The present application claims priority, under 35 USC § 119(e), from U.S. Provisional Patent Application, Ser. No. 63/208,231, filed on Jun. 8, 2021. The entire content of U.S. Provisional Patent Application, Ser. No. 63/208,231, filed on Jun. 8, 2021, is hereby incorporated by reference.

The present application claims priority, under 35 U.S.C. § 119(a), from Spanish Patent Application Number ES 202030553, filed on Jun. 9, 2020. The entire content of Spanish Patent Application Number ES 202030553, filed on Jun. 9, 2020 is hereby incorporated by reference.

In the state of the art, learning from human demonstrations (LfD) is a popular approach for teaching robots new skills without explicitly programming them. In LfD, a robot follows the example of a person whose body or hand pose is extracted and imitated by the robot's own kinematic configuration.

This learning paradigm, however, requires the human to perform the same task, or a very similar one, to the task to be learned by the robot.

Robotic grasping is a widely investigated topic, wherein most of the previous approaches have considered simple grippers with a reduced number of contact points, which would be equivalent to a human hand grasping an object using only two fingers.

Some recent approaches have studied human centered tasks based on deep learning algorithms, such as pose estimation, reconstruction, and motion prediction.

Hand pose estimation has been largely studied in recent years, partially spurred by the availability of numerous annotated datasets and the emergence of low- cost commodity depth sensors.

Nevertheless, most of these studies tackle hand pose estimation from RGB-D images, leveraging the 2.5D information contained in depth images to directly predictD hand joint locations.

Even more recently, some effort has been made to tackle the more challenging task of 3D hand shape prediction, instead of 3D joint location, from RGB images. These methods are based on the parametric model MANO (see Javier Romero, Dimitrios Tzionas, and Michael J. Black, “Embodied hands: Modeling and capturing hands and bodies together” SIGGRAPH, 36(6), November 2017, which is incorporated herein by reference), which provides a 51 degrees of freedom (DoF) low-dimensional representation of the space of all possible human hands. A differentiable layer that deterministically maps from pose and shape parameters to hand joints and vertices allows deep models to be trained using performance metrics on the 3D mesh.

In this field, although earlier work was based on iterative optimization or comparisons to a reference database, recent methods make use of deep learning.

Some works have tackled also hand pose estimation in the more complex scenario of a hand, or two hands, grasping or manipulating an object. The significant occlusions resulting from the manipulated object make the problem much more difficult compared to observing an isolated hand.
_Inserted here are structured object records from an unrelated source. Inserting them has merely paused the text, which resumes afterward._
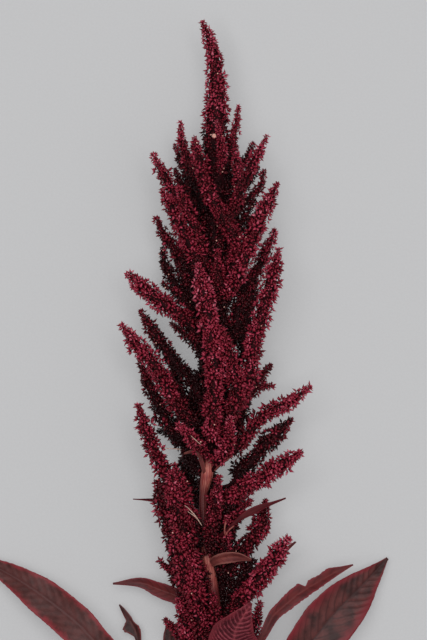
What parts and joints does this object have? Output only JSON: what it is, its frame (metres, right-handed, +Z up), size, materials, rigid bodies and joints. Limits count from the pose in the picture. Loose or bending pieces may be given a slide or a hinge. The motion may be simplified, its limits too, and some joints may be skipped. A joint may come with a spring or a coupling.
{
  "type": "amaranth seed head",
  "caption": "Dark crimson amaranth seed head of many floret spikes on a ribbed stem with purple leaves, cut and lying on its back.",
  "frame": {"origin": "on the surface that the plant lies on, on the flat underside of the spike under the middle of the head's axis", "axes": "+Y along the stem towards the head's tip, +X across the plant, +Z up, away from the surface"},
  "size_m": [0.2366, 0.3864, 0.0549],
  "materials": {
    "florets": "matt, with a fine broken sheen",
    "stem": "satin, ribbed",
    "leaf": "satin",
    "leaf_rose": "satin"
  },
  "bodies": {
    "root": {"seed_head": "florets", "stem": "stem", "leaf_curled": "leaf", "leaf_left_thin": "leaf", "leaf_right_small": "leaf", "leaf_front_small": "leaf_rose", "leaf_left_mid": "leaf", "leaf_left_torn": "leaf", "leaf_left_large": "leaf", "leaf_right_torn": "leaf", "leaf_right_large": "leaf", "leaf_right_back": "leaf", "leaf_front_large": "leaf_rose", "leaf_left_back": "leaf"}
  },
  "joints": []
}
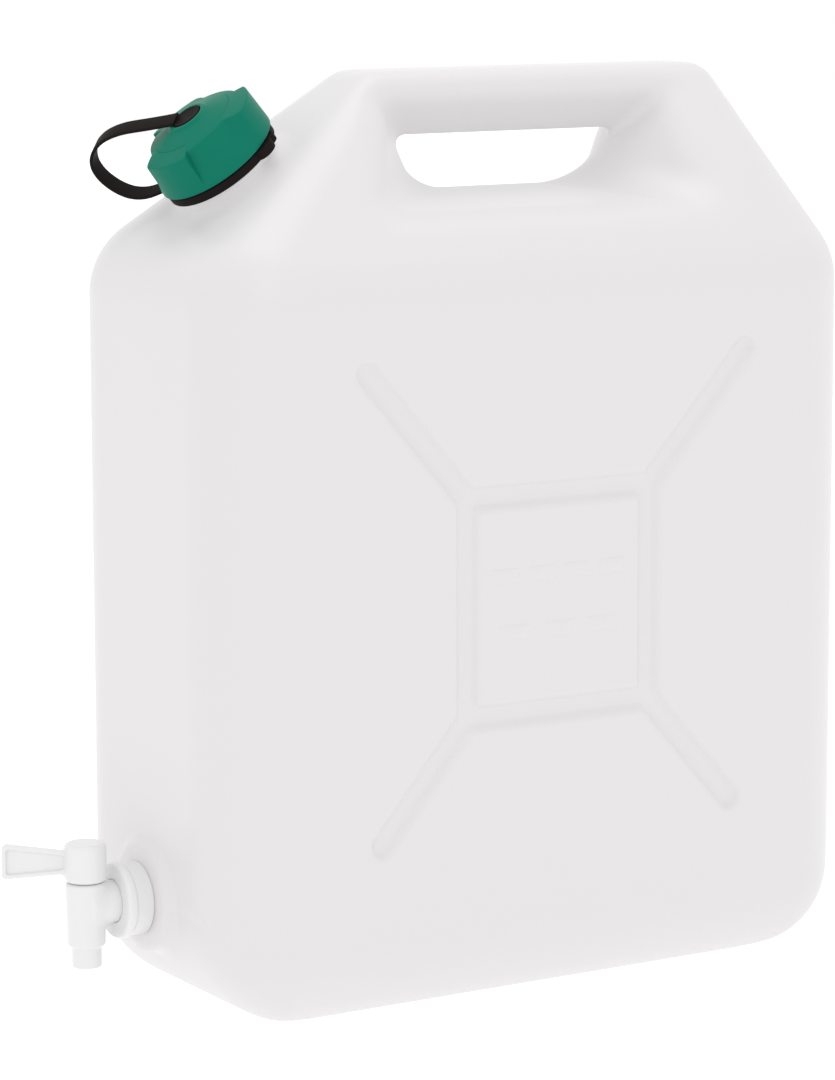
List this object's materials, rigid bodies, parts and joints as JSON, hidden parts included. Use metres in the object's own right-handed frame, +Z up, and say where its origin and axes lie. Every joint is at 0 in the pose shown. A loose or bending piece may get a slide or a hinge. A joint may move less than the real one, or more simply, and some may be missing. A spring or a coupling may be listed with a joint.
{
  "type": "jerry can",
  "caption": "Upright translucent water can with a built-in handle, a tilted screw cap on a tether strap and a plug tap low on one end.",
  "frame": {"origin": "centre of the base, on the surface the can stands on", "axes": "+Z up; +X along the can's length, away from the tap; the big faces look along +Y and -Y"},
  "size_m": [0.4222, 0.1644, 0.44],
  "materials": {
    "can_plastic": "milky translucent blow-moulded polyethylene, satin",
    "cap_plastic": "green moulded polypropylene, semi-gloss",
    "gasket": "soft pale sealing foam",
    "tether": "black soft moulded strap, satin",
    "tap_plastic": "white moulded plastic, slightly glossy"
  },
  "bodies": {
    "can": {"can_body": "can_plastic", "tether_collar": "tether", "tether_strap": "tether", "tap_union_nut": "tap_plastic", "tap_gasket": "gasket", "tap_body": "tap_plastic"},
    "cap_carrier": {"tether_button": "tether"},
    "cap": {"filler_cap": "cap_plastic", "cap_gasket": "gasket"},
    "tap_plug": {"tap_key": "tap_plastic"}
  },
  "joints": [
    {"name": "cap_lift", "type": "slide", "parent": "can", "child": "cap_carrier", "axis": [-0.6293, 0, 0.7771], "range_m": [0, 0.00751], "deforming": ["tether_strap"]},
    {"name": "cap_turn", "type": "hinge", "parent": "cap_carrier", "child": "cap", "pos_m": [-0.129, 0, 0.392], "axis": [-0.6293, 0, 0.7771], "range_deg": [0, 540]},
    {"name": "tap_turn", "type": "hinge", "parent": "can", "child": "tap_plug", "pos_m": [-0.2103, 0, 0.0773], "axis": [0, 0, 1], "range_deg": [0, 90]}
  ],
  "couplings": [
    {"joint": "cap_lift", "follows": "cap_turn", "m_per_rad": 0.00079577}
  ]
}
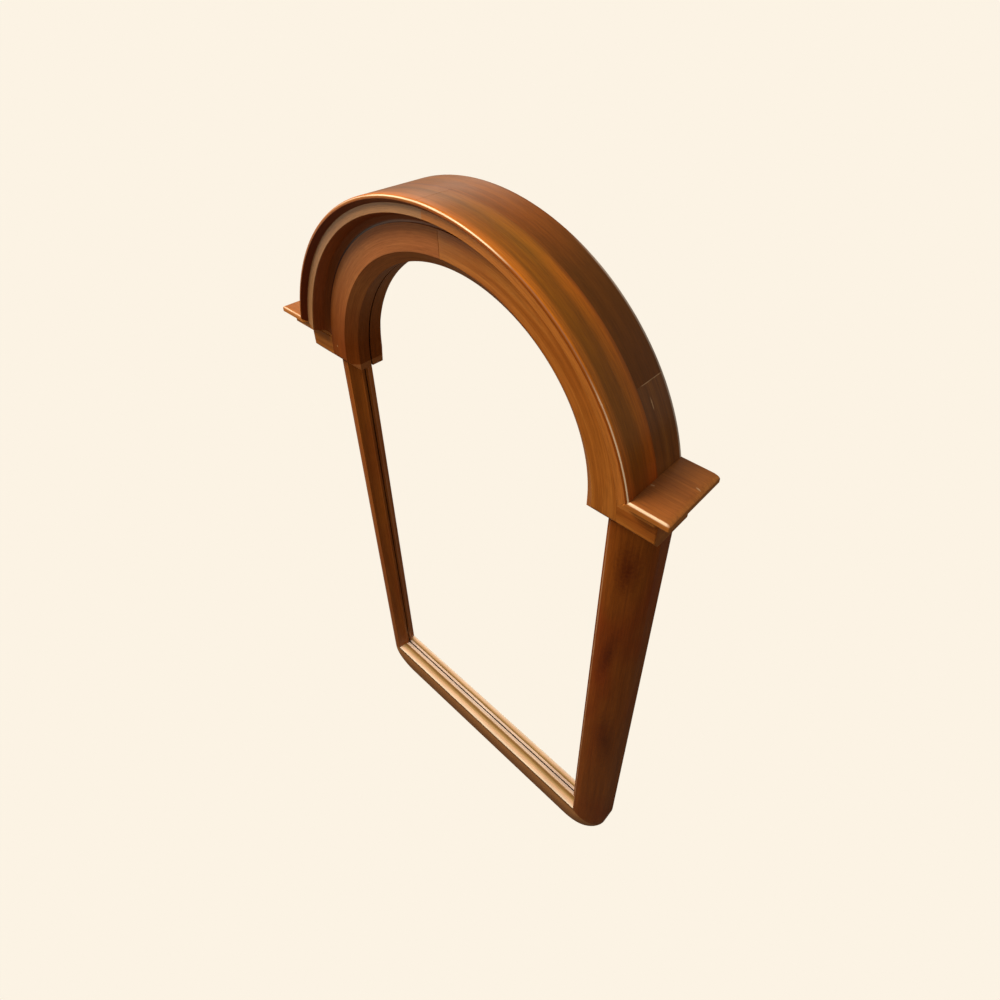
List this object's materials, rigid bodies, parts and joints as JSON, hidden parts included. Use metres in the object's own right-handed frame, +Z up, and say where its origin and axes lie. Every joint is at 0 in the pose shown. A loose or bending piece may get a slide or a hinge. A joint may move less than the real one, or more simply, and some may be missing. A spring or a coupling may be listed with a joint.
{
  "type": "wall mirror",
  "caption": "Arched wall mirror in dark hardwood with a deep projecting hood over the arch, level ears on imposts, rounded stiles and rail, and D-ring hangers.",
  "frame": {"origin": "centre of the arch on the plane of the frame's back, midway between the two hangers", "axes": "+Z up, +X to the viewer's right, +Y towards the wall, so the front faces -Y"},
  "size_m": [0.6774, 0.1034, 1.179],
  "materials": {
    "hood_front_right": "stained hardwood, glossy varnish",
    "hood_front_left": "stained hardwood, glossy varnish",
    "hood_back_right": "stained hardwood, glossy varnish",
    "hood_back_left": "stained hardwood, glossy varnish",
    "hood_back_crown": "stained hardwood, glossy varnish",
    "ear_right": "stained hardwood, glossy varnish",
    "ear_left": "stained hardwood, glossy varnish",
    "arch_face_right": "stained hardwood, glossy varnish",
    "arch_face_left": "stained hardwood, glossy varnish",
    "impost_right": "stained hardwood, glossy varnish",
    "impost_left": "stained hardwood, glossy varnish",
    "stile_right": "stained hardwood, glossy varnish",
    "stile_left": "stained hardwood, glossy varnish",
    "bottom_rail": "stained hardwood, glossy varnish",
    "batten_right": "plain softwood, unfinished",
    "batten_left": "plain softwood, unfinished",
    "batten_bottom": "plain softwood, unfinished",
    "arch_blocks": "plain softwood, unfinished",
    "mirror_glass": "silvered float glass",
    "backing_board": "brown hardboard",
    "hanger_strap_right": "zinc plated",
    "hanger_strap_left": "zinc plated",
    "hanger_ring_right": "zinc plated",
    "hanger_ring_left": "zinc plated",
    "felt_pads": "pressed felt",
    "dowels": "plain softwood, unfinished",
    "batten_screws": "dull brass",
    "hanger_screws": "zinc plated"
  },
  "bodies": {
    "frame": {"hood_front_right": "hood_front_right", "hood_front_left": "hood_front_left", "hood_back_right": "hood_back_right", "hood_back_left": "hood_back_left", "hood_back_crown": "hood_back_crown", "ear_right": "ear_right", "ear_left": "ear_left", "arch_face_right": "arch_face_right", "arch_face_left": "arch_face_left", "impost_right": "impost_right", "impost_left": "impost_left", "stile_right": "stile_right", "stile_left": "stile_left", "bottom_rail": "bottom_rail", "batten_right": "batten_right", "batten_left": "batten_left", "batten_bottom": "batten_bottom", "arch_blocks": "arch_blocks", "mirror_glass": "mirror_glass", "backing_board": "backing_board", "hanger_strap_right": "hanger_strap_right", "hanger_strap_left": "hanger_strap_left", "felt_pads": "felt_pads", "dowels": "dowels", "batten_screws": "batten_screws", "hanger_screws": "hanger_screws"},
    "ring_right": {"hanger_ring_right": "hanger_ring_right"},
    "ring_left": {"hanger_ring_left": "hanger_ring_left"}
  },
  "joints": [
    {"name": "ring_right_swing", "type": "hinge", "parent": "frame", "child": "ring_right", "pos_m": [0.271, 0.00286, 0], "axis": [1, 0, 0], "range_deg": [0, 180]},
    {"name": "ring_left_swing", "type": "hinge", "parent": "frame", "child": "ring_left", "pos_m": [-0.271, 0.00286, 0], "axis": [1, 0, 0], "range_deg": [0, 180]}
  ]
}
Most of these works consider solid objects, who deal with deformable objects. For example, some approaches solve the problem as a classification task over a taxonomy of 71 grasps, wherein each grasp corresponds to a particular hand pose and certain contact points and forces. Other approaches recently proposed datasets to predict possible grasping contact points directly on the objects.

Other recent works jointly predict object and hand pose, or object and handD meshes. Also, synthetic datasets of hands grasping objects have been built using a simulator, called GraspIt Simulator (see publication by Andrew T Miller and Peter K Allen, entitled “Graspit! A versatile simulator for robotic grasping,” in IEEE Robotics & Automation Magazine, vol. 11, no. 4, pp. 110-122, December 2004, which is incorporated herein by reference).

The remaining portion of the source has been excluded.